In removing dunnage bar 28 from opposed locks 30 (FIGS. 6 and 7), one of the opposed locks must be manipulated by an operator, either by pushing outwardly on latch finger 64 or upwardly on latch base 50, to release one end of the dunnage bar. The dunnage bar end may conveniently be temporarily rested on saddle sidewall 40 by placement of dunnage bar end opening 74 over sidewall finger 44, as shown in FIG. 6. The dunnage bar is disassembled from the opposing lock by dropping the unlocked end beneath the level of the opposing locks until the upper edge of the locked dunnage bar end clears latch finger 64, as shown in FIG. 7, at which point the dunnage bar end may be lifted from lock 30. There is thus provided a dunnage bar locking arrangement in which the dunnage bar may be assembled to the opposing locks and locked in place without direct or hand manipulation of either lock by the operator, and in which the dunnage bar may be disassembled from the opposing locks by manipulation of one lock and removal from the opposing lock without direct operator manipulation of the latter.

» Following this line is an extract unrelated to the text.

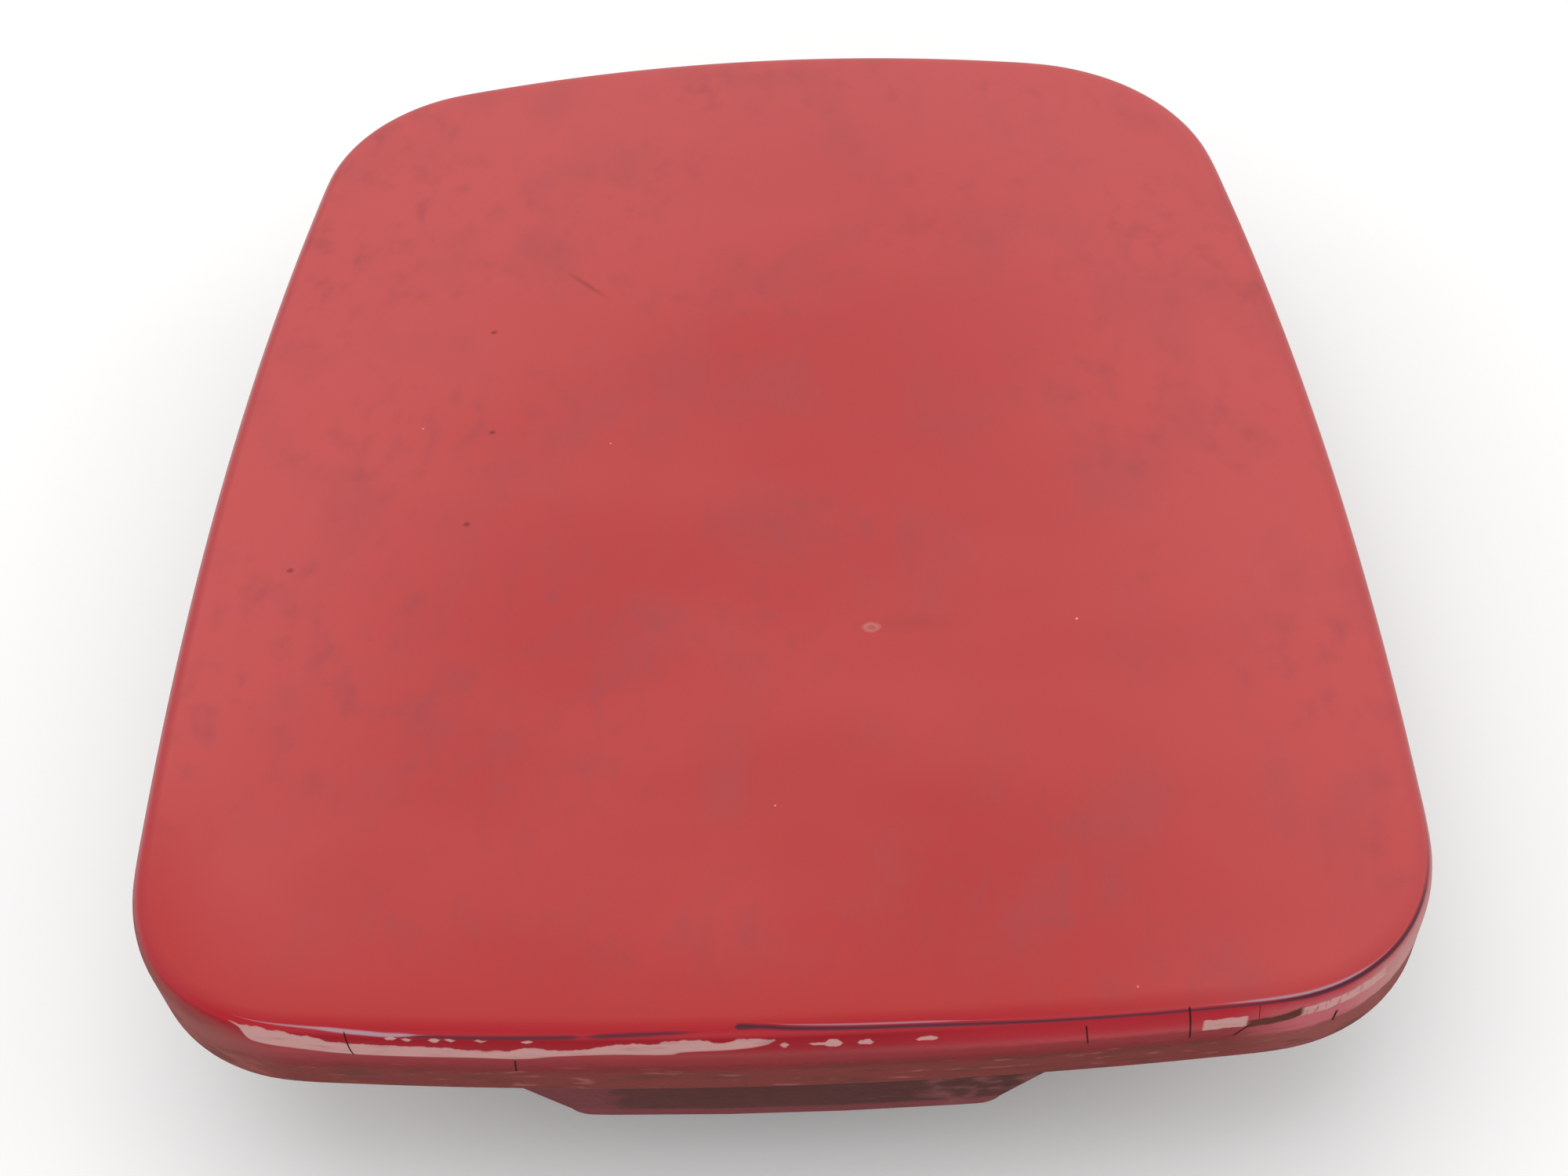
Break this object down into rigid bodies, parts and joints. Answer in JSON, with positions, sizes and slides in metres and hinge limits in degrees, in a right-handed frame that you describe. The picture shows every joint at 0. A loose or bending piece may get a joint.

FIGS. 8 and 9 illustrate a modified lock 30a in a shipping assembly 80 in which the frame 82 is of channel construction for removably capturing dunnage bars 28. It will be noted in FIGS. 8 and 9 that lock 30 maybe oriented horizontally rather than vertically, as in FIGS. 1-7, without departing from the principles of the invention in any respect. In the embodiment of FIGS. 8 and 9, the saddle of lock 30 is formed by opposing sidewalls of the frame channel stock, and by the base 36 welded thereacross. FIGS. 10-12 illustrate a modified lock 30b that may be employed in conjunction with existing dunnage bars 28. Specifically, in lock 30b, latch 48 is positioned within a recess formed in saddle sidewall 38b, and the axis of latch pivot axle 56 is parallel to rather then perpendicular to saddle sidewalls 38a, 40. Thus, lock 30b can accommodate longer dunnage bars 28 than locks 30, 30a in FIGS. 1-9. Threaded studs 70 extend from sidewall 38a for receiving nuts 72 and mounting lock 30b on angle bracket 32. Otherwise, lock 30b is identical to lock 30 hereinabove described detail.